Silverstein has a contract with Yonkers Contracting Company, Inc., to build the foundations for Towers 3 and 4, which are designed by Fumihiko Maki and Richard Rogers. The work will begin 85 feet below Church St., and the towers’ superstructure will rise about six months later, according to a previous press release. A spokesperson for Silverstein Properties declined to comment.

Downtown residents have not been able to escape the full-throttle construction effort.

Pat Moore, chairperson of the Quality of Life committee and Jurinko’s wife, first noticed the 24-hour-a-day work on Dec. 18.

“It’s led me to believe they’re not going to meet their deadline,” Moore said.

Jackhammering near the site on West St. awakened board member and Gateway Plaza resident Bill Love at 3 a.m., and he looked out his window to see the site bustling with work. When he got up again at 6 a.m., they were still going.

In response to the non-stop construction, C.B. 1’s World Trade Center Committee drafted a noise resolution earlier this month. Discussion of the resolution turned contentious during the full board meeting Dec. 18, after several people pointed out that the board has to choose between building deadlines and sleep.

The noise resolution calls on the Port Authority and the State Department of Transportation to keep all construction activity between 7 a.m. and 10 p.m. and to adopt last July’s New York City Noise Code. Neither agency is required to follow community board resolutions or city regulations.

“If you want it built, you’re going to have to put up with the noise,” board member Paul Sipos said after Love introduced the resolution.

“But people have to sleep,” Love said. “State D.O.T. is behind on their schedule — it’s not our fault that they’re behind.”

Jeff Galloway, a lawyer who deals with construction delay litigation, defended Sipos.

“If we say ‘Thou shalt not work after 10 p.m.,’ then we will not have this thing built [on time],” Galloway told the board. “The reason they work at night is not because they enjoy working at night.”
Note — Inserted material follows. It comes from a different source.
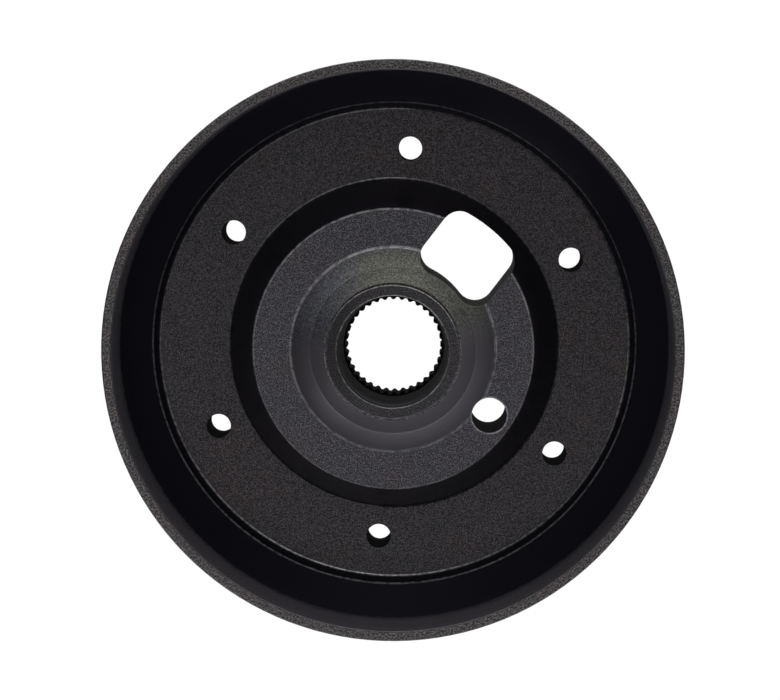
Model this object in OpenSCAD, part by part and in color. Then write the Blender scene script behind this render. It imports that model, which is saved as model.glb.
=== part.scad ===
// Short steering wheel hub adapter: a shallow round dish that joins a wheel with six
// screws to a column with a serrated shaft. It lies on its wheel seat face: Z is the
// column axis, the wheel is below and the column above.

/* [Body] */
// Height from the wheel seat face to the rim
height = 34.8; // [32:0.1:40]
// Diameter of the seat face's outside, next to the wheel
flange_d = 88.4; // [86:0.1:92]
// Thickness of the flange that the screws pass through
flange_t = 13.3; // [11:0.1:14]
// Height of the straight outside of the flange, below the flare
flange_straight_h = 10.4; // [8:0.1:11]
// Diameter of the floor round the tower
floor_d = 84.4; // [83:0.1:85]
// Height of the small step at the floor's outside
step_h = 2.5; // [2:0.1:3]
// Width of the small step at the floor's outside
step_w = 0.9; // [0.5:0.1:1.2]
// Depth from the rim to the outside of the sloping shelf
shelf_depth = 15.7; // [14:0.1:16.5]

/* [Skirt] */
// Outer diameter of the skirt
skirt_d = 101.2; // [100:0.1:102]
// Wall thickness of the skirt
skirt_wall = 1.8; // [1.2:0.1:1.8]
// Length over which the skirt grips the body
skirt_grip = 3; // [2:0.1:4]
// Height of the body's shoulder under the skirt
shoulder_h = 1.2; // [0.8:0.1:2]

/* [Tower] */
// Diameter at the tower's foot
tower_foot_d = 59; // [58:0.1:60]
// Diameter at the tower's top edge
tower_top_d = 49.5; // [48.5:0.1:51]
// Depth from the rim to the tower's flat top
tower_depth = 6.8; // [6:0.1:8]
// Diameter at the foot of the cone round the sleeve
cone_foot_d = 35.9; // [34:0.1:37]
// Diameter of the ring where the cone turns slightly steeper
cone_break_d = 29; // [28:0.1:30]
// Height of that ring above the tower's flat top
cone_break_h = 2.8; // [2.6:0.1:3]
// Depth from the rim to the top of the cone
cone_top_depth = 1.5; // [1.2:0.1:2]
// Width of the narrow land between the cone and the sleeve
land_w = 0.3; // [0.2:0.1:0.5]

/* [Wheel side recess] */
// Diameter of the recess
recess_d = 57; // [56:0.1:58]
// Depth of the recess
recess_depth = 7.7; // [7:0.1:8.5]

/* [Screw holes] */
// Pitch circle of the wheel screws
screw_pcd = 70; // [69:0.1:71]
// Number of wheel screws
screw_count = 6; // [3:1:6]
// Diameter of the holes, tapped for M5
screw_hole_d = 4.3; // [4.2:0.05:5]
// Countersink of each hole at the seat face
screw_lead = 0.5; // [0.3:0.1:0.8]

/* [Pin hole] */
// Diameter of the through hole for the contact pin
pin_hole_d = 6.2; // [5:0.1:7]
// Distance of the hole from the axis
pin_hole_r = 20.5; // [20:0.1:21]
// Direction of the hole, from +X
pin_hole_angle = -30; // [-45:1:0]

/* [Cable window] */
// Radius of the window's inner edge
window_inner_r = 14.7; // [14.6:0.1:15.5]
// Radius of the window's outer edge
window_outer_r = 27; // [26:0.1:27]
// Width of the window
window_w = 15.1; // [12:0.1:15.5]
// Corner radius of the window
window_corner_r = 3.4; // [2:0.1:4]
// Direction of the window, from +X
window_angle = 57; // [50:0.1:62]
// Sideways shift of the window from the line through the axis
window_shift = -0.7; // [-1:0.1:1]

/* [Sleeve] */
// Outer diameter of the sleeve's stem
stem_d = 23.4; // [23:0.1:23.8]
// Depth from the rim to the sleeve's column end
sleeve_depth = 0.3; // [0:0.1:1]
// Diameter of the sleeve's collar
collar_d = 26.4; // [26:0.1:26.8]
// Thickness of the collar
collar_t = 3.7; // [3:0.1:5]
// Distance across the two flats that stop the collar turning
collar_flats = 24.6; // [24:0.1:25]
// Diameter of the round pocket for the column nut
nut_pocket_d = 27; // [26.9:0.1:27.2]
// Depth of that pocket, above the recess
nut_pocket_depth = 3.8; // [3:0.1:5]
// Diameter of the conical lead-in at its mouth
lead_mouth_d = 19.4; // [19:0.1:20]
// Diameter of the lead-in where the serrations start
lead_end_d = 17.9; // [17.6:0.1:18]

/* [Serrations] */
// Number of serrations
tooth_count = 36; // [30:1:40]
// Diameter across the roots
root_d = 17.4; // [17.2:0.1:17.5]
// Diameter across the tips
tip_d = 16.5; // [16.2:0.1:16.8]
// Length of the serrated bore
tooth_length = 8.8; // [7:0.1:10]
// Share of each pitch that is flat at the root and at the tip
tooth_flat = 0.22; // [0.1:0.02:0.3]
// Height of the bevel on the tips at each end
tooth_bevel = 0.8; // [0.4:0.1:1.2]

/* [Edges] */
// Radius of the fillets at the floor, the tower's foot and the cone's foot
fillet_r = 0.5; // [0.3:0.1:0.6]
// Radius of the rounded outer edges
edge_r = 0.3; // [0.2:0.05:0.4]
// Radius of the two edges that meet where the skirt sits on the body
seam_r = 0.2; // [0.1:0.05:0.3]
// Chamfer on the edges that face the wheel
chamfer = 0.6; // [0.3:0.1:1]

/* [Hidden] */
$fn = 180;

BODY_COLOR = "#26262a";
SKIRT_COLOR = "#2e2e31";
SLEEVE_COLOR = "#3a3a3c";

eps = 0.02; // overrun of cutters past a face
overrun = 0.2; // overrun of the bits that round a corner
slack = 0.003; // how far an arc bulges past the sides that it blends
skirt_r = skirt_d / 2;
skirt_bore_r = skirt_r - skirt_wall;
shelf_top = height - shelf_depth;
skirt_base = shelf_top - skirt_grip;
tower_top = height - tower_depth;
cone_top = height - cone_top_depth;
stem_r = stem_d / 2;
collar_base = recess_depth + nut_pocket_depth;
collar_top = collar_base + collar_t;
sleeve_top = height - sleeve_depth;
tooth_top = collar_base + tooth_length;

// Outline of the body's section, one [radius, height, rounding] for each corner.
body_corners = [
    [recess_d / 2 + chamfer, 0, 0],
    [flange_d / 2 - chamfer, 0, 0],
    [flange_d / 2, chamfer, 0],
    [flange_d / 2, flange_straight_h, fillet_r],
    [skirt_r, skirt_base - shoulder_h, edge_r],
    [skirt_r, skirt_base, seam_r],
    [skirt_bore_r, skirt_base, 0],
    [skirt_bore_r, shelf_top, 0],
    [floor_d / 2 + step_w, flange_t + step_h, edge_r],
    [floor_d / 2, flange_t, fillet_r],
    [tower_foot_d / 2, flange_t, fillet_r],
    [tower_top_d / 2, tower_top, edge_r],
    [cone_foot_d / 2, tower_top, fillet_r],
    [cone_break_d / 2, tower_top + cone_break_h, 0],
    [stem_r + land_w, cone_top, 0],
    [stem_r, cone_top, 0],
    [stem_r, collar_base, 0],
    [nut_pocket_d / 2, collar_base, 0],
    [nut_pocket_d / 2, recess_depth, 0],
    [recess_d / 2, recess_depth, fillet_r],
    [recess_d / 2, chamfer, 0],
];

// Section of the skirt: a plain ring whose lip is rounded inside and outside.
skirt_corners = [
    [skirt_bore_r, skirt_base, 0],
    [skirt_r, skirt_base, seam_r],
    [skirt_r, height, edge_r],
    [skirt_bore_r, height, edge_r],
];

// Section of the sleeve, still solid where the serrations are cut.
sleeve_corners = [
    [0, collar_base, 0],
    [collar_d / 2, collar_base, 0],
    [collar_d / 2, collar_top, 0],
    [stem_r, collar_top, 0],
    [stem_r, sleeve_top, edge_r],
    [lead_mouth_d / 2, sleeve_top, edge_r],
    [lead_end_d / 2, tooth_top, 0],
    [0, tooth_top, 0],
];

function point(corner) = [corner[0], corner[1]];
function direction(from, to) = (to - from) / norm(to - from);
function polar(radius, angle) = [radius * cos(angle), radius * sin(angle)];
function turn(a, b, c) = cross(b - a, c - b);

// The bit of a corner at b, on the way from a to c, that lies outside an arc which rounds
// it. It runs a little past the corner, and the arc bulges by slack to cross both sides.
module corner_bit(a, b, c, radius) {
    to_a = direction(b, a);
    to_c = direction(b, c);
    inward = direction([0, 0], to_a + to_c);
    half = acos(to_a * to_c) / 2;
    reach = radius / tan(half);
    centre = b + inward * radius / sin(half);
    difference() {
        polygon([b - inward * overrun, b + to_a * reach, centre, b + to_c * reach]);
        translate(centre) circle(radius + slack);
    }
}

// An outline with its corners rounded by true arcs. It runs anticlockwise, so a left
// turn is an outer corner, which loses its bit, and a right turn gains one.
module rounded_outline(corners) {
    count = len(corners);
    module bits(outer) {
        for (i = [0 : count - 1]) {
            a = point(corners[(i + count - 1) % count]);
            b = point(corners[i]);
            c = point(corners[(i + 1) % count]);
            if (corners[i][2] > 0 && (turn(a, b, c) > 0) == outer)
                corner_bit(a, b, c, corners[i][2]);
        }
    }
    difference() {
        union() {
            polygon([for (corner = corners) point(corner)]);
            bits(false);
        }
        bits(true);
    }
}

// A through hole with a countersink at its lower end.
module drilled_hole(diameter, bottom, top, lead) {
    translate([0, 0, bottom - eps])
        cylinder(h = top - bottom + 2 * eps, d = diameter);
    translate([0, 0, bottom - eps])
        cylinder(h = lead + eps, d1 = diameter + 2 * lead + 2 * eps, d2 = diameter);
}

// The bit of a window corner outside an arc that rounds it. The arc's centre lies at
// centre_r from the axis, and it touches the window's straight side and the circle at arc_r.
module window_corner_bit(centre_r, arc_r, side) {
    side_y = window_shift + side * window_w / 2;
    centre_y = side_y - side * window_corner_r;
    centre = [sqrt(centre_r ^ 2 - centre_y ^ 2), centre_y];
    past_arc = arc_r + sign(arc_r - centre_r) * overrun;
    past_side = side_y + side * overrun;
    difference() {
        polygon([
            centre,
            [centre[0], past_side],
            [sqrt(past_arc ^ 2 - past_side ^ 2), past_side],
            centre * past_arc / centre_r,
        ]);
        translate(centre) circle(window_corner_r + slack);
    }
}

// A stretch of the ring between two circles about the axis, with straight sides and
// round corners.
module window_outline() {
    difference() {
        intersection() {
            difference() {
                circle(window_outer_r);
                circle(window_inner_r);
            }
            translate([0, window_shift - window_w / 2]) square([window_outer_r, window_w]);
        }
        for (side = [-1, 1]) {
            window_corner_bit(window_outer_r - window_corner_r, window_outer_r, side);
            window_corner_bit(window_inner_r + window_corner_r, window_inner_r, side);
        }
    }
}

// A round shape with two flats, for the collar and for the pocket that it drops into.
module flatted_disc(diameter, flats, thickness) {
    linear_extrude(thickness)
        intersection() {
            circle(d = diameter);
            square([diameter, flats], center = true);
        }
}

// The serrated hole: straight-sided grooves between flat roots and flat tips.
module serration_outline() {
    pitch = 360 / tooth_count;
    flat = pitch * tooth_flat / 2;
    polygon([for (i = [0 : tooth_count - 1]) each [
        polar(root_d / 2, i * pitch - flat),
        polar(root_d / 2, i * pitch + flat),
        polar(tip_d / 2, (i + 0.5) * pitch - flat),
        polar(tip_d / 2, (i + 0.5) * pitch + flat),
    ]]);
}

// Turned flange, tower and flared shelf in one piece.
module hub_body() {
    color(BODY_COLOR)
        difference() {
            rotate_extrude() rounded_outline(body_corners);
            translate([0, 0, collar_base - eps])
                flatted_disc(collar_d, collar_flats, collar_t + eps);
            for (i = [0 : screw_count - 1])
                rotate(30 + i * 360 / screw_count)
                    translate([screw_pcd / 2, 0])
                        drilled_hole(screw_hole_d, 0, flange_t, screw_lead);
            rotate(pin_hole_angle)
                translate([pin_hole_r, 0])
                    drilled_hole(pin_hole_d, recess_depth, height, edge_r);
            rotate(window_angle) linear_extrude(height) window_outline();
        }
}

// Thin ring round the column's shroud, pressed over the edge of the shelf.
module skirt_ring() {
    color(SKIRT_COLOR) rotate_extrude() rounded_outline(skirt_corners);
}

// Steel sleeve with a conical lead-in for the column and serrations behind it.
module splined_sleeve() {
    color(SLEEVE_COLOR)
        difference() {
            intersection() {
                rotate_extrude() rounded_outline(sleeve_corners);
                linear_extrude(height) square([collar_d, collar_flats], center = true);
            }
            translate([0, 0, collar_base - eps])
                linear_extrude(tooth_length + 2 * eps) serration_outline();
            translate([0, 0, tooth_top - tooth_bevel])
                cylinder(h = tooth_bevel + eps, d1 = tip_d, d2 = lead_end_d);
            translate([0, 0, collar_base - eps])
                cylinder(h = tooth_bevel + eps, d1 = lead_end_d, d2 = tip_d);
        }
}

hub_body();
skirt_ring();
splined_sleeve();
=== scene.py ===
"""A short steering wheel hub adapter, lying on its wheel side on a bright table."""
import math

import bpy
from mathutils import Matrix, Vector


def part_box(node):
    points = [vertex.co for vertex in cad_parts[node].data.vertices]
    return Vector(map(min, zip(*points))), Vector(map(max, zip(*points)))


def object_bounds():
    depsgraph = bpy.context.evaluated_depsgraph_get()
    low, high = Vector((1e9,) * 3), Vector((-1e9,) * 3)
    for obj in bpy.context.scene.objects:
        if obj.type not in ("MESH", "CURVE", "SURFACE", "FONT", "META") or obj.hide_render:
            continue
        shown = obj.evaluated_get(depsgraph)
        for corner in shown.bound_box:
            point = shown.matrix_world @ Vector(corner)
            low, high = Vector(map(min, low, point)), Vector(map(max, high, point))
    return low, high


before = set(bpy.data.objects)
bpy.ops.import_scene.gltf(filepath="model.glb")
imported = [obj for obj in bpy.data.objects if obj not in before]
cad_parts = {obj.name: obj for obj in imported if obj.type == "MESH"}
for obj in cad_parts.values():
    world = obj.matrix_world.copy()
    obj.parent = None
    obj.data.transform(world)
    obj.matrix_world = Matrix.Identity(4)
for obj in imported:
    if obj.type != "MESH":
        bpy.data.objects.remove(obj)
CAD_LOW, CAD_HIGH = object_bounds()

MM = 0.001
RIM_CENTRE = Vector((0, 0, CAD_HIGH.z))
RIM_RADIUS = CAD_HIGH.x
SLEEVE_LOW, SLEEVE_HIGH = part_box("splined_sleeve")

# Camera: nearly straight above the open side
CAMERA_DISTANCE = 0.5716
CAMERA_AZIMUTH = math.radians(83.1)
CAMERA_TILT = math.radians(4.41)
CAMERA_ROLL = math.radians(4.62)
CAMERA_LENS = 152.3
SENSOR_WIDTH = 36
CAMERA_AIM = RIM_CENTRE + Vector((-0.47, 0.33, 0)) * MM

TABLE_SIZE = 60 * RIM_RADIUS

# Sky: a band of light all round, from and to these angles from overhead in degrees
SKY_BAND_LOW = (89, 83)
SKY_BAND_HIGH = (76, 68)
# Its strength towards this turn and away from it, and on the two sides between
SKY_TURN = math.radians(94.6)
SKY_SIDE_POWER = 1.6
SKY_SIDE_EDGE = 0.2
SKY_FRONT = 5.0
SKY_BACK = 3.1
SKY_LEFT = 1.3
SKY_RIGHT = 1.8
# Light from below: its strength straight down and near the horizon, and their heights
SKY_UNDER = 0.02
SKY_TABLE = 0.55
SKY_UNDER_HEIGHTS = (-0.9, -0.6)
SKY_HORIZON_HEIGHTS = (-0.05, 0.0)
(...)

Julie Menin, chairperson of the board, brought up her suggestion that Port Authority add a double day shift to the World Trade Center site, to cut back on nighttime hours.

Galloway replied that while the Port “would love a double day shift” because workers’ wages are cheaper during the day, there is a limit to how many workers and how much equipment can physically fit in the space at one time.

Moore, whose Cedar St. apartment is inundated with construction noise and vibrations from the Trade Center, could barely sit still during the exchange.

“I’m apoplectic,” Moore said when Menin called on her. “I don’t care how long it takes [to finish the construction]. We do not sleep… They work whenever they feel like it.” Her voice unsteady, Moore continued: “You can’t live, you can’t sleep, it’s just not fair.”

Barry Skolnick, a W.T.C. Committee member, defended the committee’s unanimous decision in favor of the noise resolution. “We care about quality of life,” he said. “Deadlines don’t mean everything.”

Moore added that the committee was being reasonable by asking for 7 a.m. to 10 p.m., and said even 11 p.m. would be fine — but she’s tired of hearing construction noise start as she goes to bed and continue into the predawn hours.

Galloway did not dismiss the quality of life concerns, but said the board has to realize that the resolution represents a decision that could have large implications.

“We can choose noise or time,” Galloway said. “We can’t have both.”

John Fratta, chairperson of the Seaport/Civic Center Committee, said “We have to have a balance between people who want to build buildings and people who need sleep,” drawing widespread applause from the board.

Despite the back-and-forth arguments, the board came together and voted unanimously in favor of the noise resolution.

Paul Hovitz, outgoing chairperson of the Youth and Education Committee, got in the last word.

“We need to support live residents as opposed to deadlines,” he quipped.